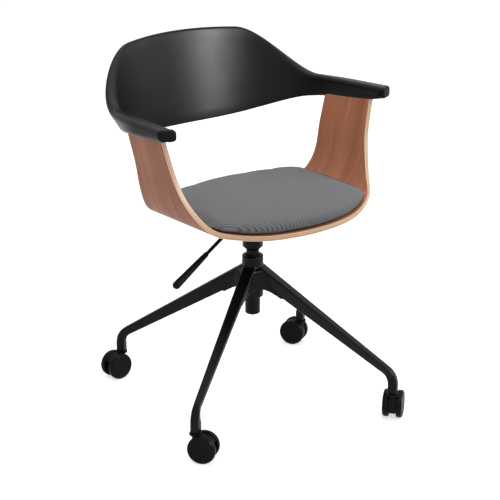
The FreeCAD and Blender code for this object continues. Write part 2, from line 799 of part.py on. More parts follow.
def cushion_outline(inset, z):
    """Closed outline of the cushion, drawn in by inset: front and rear arcs, corner arcs and sides."""
    half = cushion_half_width - inset
    front = front_radius - cushion_edge_gap - inset, front_y + front_radius, cushion_front_corner, -1
    rear = cushion_rear_radius - inset, cushion_rear_y - cushion_rear_radius, cushion_rear_corner, 1
    edges, side_ends = [], []
    for big, middle_y, corner, away in (front, rear):
        small = max(corner - inset, cushion_least_corner)
        small_x = half - small
        run = math.sqrt((big - small) ** 2 - small_x ** 2)
        small_y = middle_y + away * run
        start = math.atan2(small_x, run)
        side_ends.append(small_y)
        meet = Vector(big * math.sin(start), middle_y + away * big * math.cos(start), z)
        crown = Vector(0, middle_y + away * big, z)
        edges.append(Part.Arc(Vector(-meet.x, meet.y, z), crown, meet).toShape())
        turn = (start + math.pi / 2) / 2
        middle_x, middle_y = small_x + small * math.sin(turn), small_y + away * small * math.cos(turn)
        for side in (-1, 1):
            places = (meet.x, meet.y), (middle_x, middle_y), (half, small_y)
            edges.append(Part.Arc(*[Vector(side * x, y, z) for x, y in places]).toShape())
    for side in (-1, 1):
        edges.append(Part.LineSegment(*[Vector(side * half, y, z) for y in side_ends]).toShape())
    return Part.Wire(Part.__sortEdges__(edges))


def make_cushion():
    """Crowned pad whose sides draw in, resting on the curved seat, over its fixing board."""
    base = seat_inner_z - cushion_sink
    side = seat_inner_z + cushion_side_height
    levels = [(cushion_base_inset, base), (0.0, base + cushion_base_rise)]
    for step in range(6):
        turn = math.radians(step * 15.0)
        inset = cushion_crown_run * (1 - math.cos(turn))
        levels.append((inset, side + cushion_crown * math.sin(turn)))
    pad = Part.makeLoft([cushion_outline(inset, z) for inset, z in levels], True, True)
    pad = pad.cut(seat_waste())
    board_top = seat_inner_z + soft_clearance + board_thickness
    pocket = rounded_block(board_length + 2 * board_clearance, board_width + 2 * board_clearance, board_corner,
                           base - 5, board_top + soft_clearance)
    pad = pad.cut(pocket)
    room = tee_nut_diameter + 2 * board_clearance
    room_top = board_top + tee_nut_flange + bolt_diameter
    for x, y in bolt_places:
        pad = pad.cut(cylinder(room, base, room_top, x, y))
    save("seat_cushion", pad)
    board = rounded_block(board_length, board_width, board_corner, seat_inner_z + soft_clearance, board_top)
    nuts, bolts = [], []
    for x, y in bolt_places:
        board = board.cut(cylinder(tee_nut_barrel, seat_inner_z, board_top + 1, x, y))
        nut = cylinder(tee_nut_diameter, board_top, board_top + tee_nut_flange, x, y)
        nut = nut.fuse(cylinder(tee_nut_barrel, seat_inner_z + soft_clearance, board_top, x, y))
        nuts.append(nut.cut(cylinder(bolt_diameter, seat_inner_z - 1, board_top + 5, x, y)).removeSplitter())
        head = cylinder(bolt_head_diameter, plate_bottom_z - bolt_head_height, plate_bottom_z, x, y)
        shank = cylinder(bolt_diameter, plate_bottom_z, board_top + tee_nut_flange + 1, x, y)
        bolts.append(head.fuse(shank).removeSplitter())
    save("cushion_board", board)
    save("tee_nuts", Part.makeCompound(nuts))
    save("seat_bolts", Part.makeCompound(bolts))


def seat_waste():
    """Everything below and beside the seat's inner face, less the cushion's clearance."""
    place = sheet_place(front_y - 40)
    edges = shell_section.edges(soft_clearance, place)
    reach = 2 * cushion_half_width
    ends = []
    for sign in (-1, 1):
        x, z, _ = shell_section.at(sign * shell_section.length, soft_clearance)
        corners = [place(x, z), place(sign * reach, z), place(sign * reach, seat_inner_z - 60)]
        ends.append(Part.makePolygon(corners))
    floor = Part.makePolygon([place(-reach, seat_inner_z - 60), place(reach, seat_inner_z - 60)])
    wire = Part.Wire(Part.__sortEdges__(edges + ends[0].Edges + ends[1].Edges + floor.Edges))
    return Part.Face(wire).extrude(Vector(0, rear_y - front_y + 80, 0))


def caster_body():
    """Nylon body: hood between the wheels, axle boss, and under the foot a flange that clears the wheels."""
    x, z = caster_trail, wheel_radius
    half = wheel_gap / 2 - body_clearance
    across = Vector(0, 1, 0)

    def disc(radius, width):
        return Part.makeCylinder(radius, 2 * width, Vector(x, -width, z), across)

    low, far = math.radians(hood_low_angle), math.radians(hood_far_angle)
    reach = 2 * hood_radius
    sector = [Vector(x, 0, z),
              Vector(x + reach * math.cos(low), 0, z + reach * math.sin(low)),
              Vector(x - reach, 0, z + reach), Vector(x + reach, 0, z + reach),
              Vector(x + reach * math.cos(far), 0, z + reach * math.sin(far))]
    keep = Part.Face(Part.makePolygon(sector + sector[:1])).extrude(Vector(0, 4 * half, 0))
    keep.translate(Vector(0, -2 * half, 0))
    body = disc(hood_radius, half).common(keep)
    flange_bottom = flange_top_z - flange_height
    neck = cylinder(2 * half, z + hood_radius / 2, flange_bottom)
    flange = cylinder(flange_diameter, flange_bottom, flange_top_z)
    room = disc(wheel_radius + body_clearance, flange_diameter).cut(disc(wheel_diameter, half))
    body = body.multiFuse([disc(body_boss_diameter / 2, half), neck, flange.cut(room)])
    body = body.cut(Part.makeCylinder(axle_diameter / 2, 4 * half, Vector(x, -2 * half, z), across))
    body = body.cut(cylinder(stem_diameter, flange_top_z - stem_in_body, flange_top_z + 1))
    return body.removeSplitter()


def wheel(side):
    """One wheel with a blind bore for the axle's end."""
    near = wheel_gap / 2
    bore = axle_diameter / 2 + running_clearance
    end = near + axle_overhang
    outline = [(bore, near), (wheel_radius, near), (wheel_radius, near + wheel_width),
               (0.0, near + wheel_width), (0.0, end), (bore, end)]
    return revolve_y([(r, side * y) for r, y in outline], caster_trail, wheel_radius)


def make_casters():
    half_axle = wheel_gap / 2 + axle_overhang - axle_end_gap
    axle = Part.makeCylinder(axle_diameter / 2, 2 * half_axle,
                             Vector(caster_trail, -half_axle, wheel_radius), Vector(0, 1, 0))
    stem = cylinder(stem_diameter, flange_top_z - stem_in_body, foot_bottom_z + stem_in_leg - stem_end_gap)
    bore = cylinder(stem_diameter + 2 * running_clearance, foot_bottom_z - 1, foot_bottom_z + stem_in_leg)
    sleeve = cylinder(sleeve_diameter, foot_bottom_z, sleeve_top()).cut(bore)
    pieces = {"body": caster_body(), "stem": stem, "axle": axle,
              "wheel_a": wheel(1), "wheel_b": wheel(-1)}
    sleeves = []
    for number, (leg, heading) in enumerate(zip(leg_angles, caster_headings), start=1):
        x = foot_radius * math.cos(math.radians(leg))
        y = foot_radius * math.sin(math.radians(leg))
        sleeves.append(turned(sleeve, 0, x, y))
        for name, shape in pieces.items():
            save(f"caster_{number}_{name}", turned(shape, heading, x, y))
    save("stem_sleeves", Part.makeCompound(sleeves))


os.makedirs("parts", exist_ok=True)
save("base_casting", make_base())
make_column()
make_gas_cylinder()
make_seat_plate()
make_lever()
make_shell()
make_back()
make_cushion()
make_casters()
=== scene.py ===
import math

import bpy
from mathutils import Matrix, Vector


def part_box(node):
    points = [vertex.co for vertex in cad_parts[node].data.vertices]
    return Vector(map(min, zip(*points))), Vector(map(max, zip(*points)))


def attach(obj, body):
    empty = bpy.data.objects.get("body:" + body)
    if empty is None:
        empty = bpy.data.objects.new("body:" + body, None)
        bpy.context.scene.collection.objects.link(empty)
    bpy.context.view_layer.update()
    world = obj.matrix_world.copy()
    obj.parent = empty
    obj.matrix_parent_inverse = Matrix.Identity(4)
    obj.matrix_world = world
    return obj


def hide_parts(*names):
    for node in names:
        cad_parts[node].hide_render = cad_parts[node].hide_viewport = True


bl_info = {
    "name": "Swivel Armchair",
    "version": (1, 0, 0),
    "blender": (4, 5, 0),
    "location": "3D View > Sidebar > Armchair",
    "description": "Models and finishes a plywood swivel armchair on its packed frame",
    "category": "Add Mesh",
}

# Metres, +Z up, the sitter faces -Y, origin on the floor under the column.
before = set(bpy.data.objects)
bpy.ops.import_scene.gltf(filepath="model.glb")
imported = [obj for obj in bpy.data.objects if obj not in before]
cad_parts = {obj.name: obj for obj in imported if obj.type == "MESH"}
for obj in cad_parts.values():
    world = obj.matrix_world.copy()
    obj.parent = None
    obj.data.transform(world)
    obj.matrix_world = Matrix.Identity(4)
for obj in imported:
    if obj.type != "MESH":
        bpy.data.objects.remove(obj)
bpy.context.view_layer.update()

UP = Vector((0, 0, 1))
# Sizes that the settings start from and that outlines and finishes further down are drawn to.
SEAT_HEIGHT = 0.4524
FRONT_REACH = 0.2137
REAR_REACH = 0.138
PLY_THICKNESS = 0.0105
LEVER_SLOPE = 32.9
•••
→ **AIM OF THE EXERCISE**
Please print exactly, and only, the lines from the line with "sleeves = []" to the line with "if empty is", both included.

→ **ANSWER IN FULL**
    sleeves = []
    for number, (leg, heading) in enumerate(zip(leg_angles, caster_headings), start=1):
        x = foot_radius * math.cos(math.radians(leg))
        y = foot_radius * math.sin(math.radians(leg))
        sleeves.append(turned(sleeve, 0, x, y))
        for name, shape in pieces.items():
            save(f"caster_{number}_{name}", turned(shape, heading, x, y))
    save("stem_sleeves", Part.makeCompound(sleeves))


os.makedirs("parts", exist_ok=True)
save("base_casting", make_base())
make_column()
make_gas_cylinder()
make_seat_plate()
make_lever()
make_shell()
make_back()
make_cushion()
make_casters()
=== scene.py ===
import math

import bpy
from mathutils import Matrix, Vector


def part_box(node):
    points = [vertex.co for vertex in cad_parts[node].data.vertices]
    return Vector(map(min, zip(*points))), Vector(map(max, zip(*points)))


def attach(obj, body):
    empty = bpy.data.objects.get("body:" + body)
    if empty is None:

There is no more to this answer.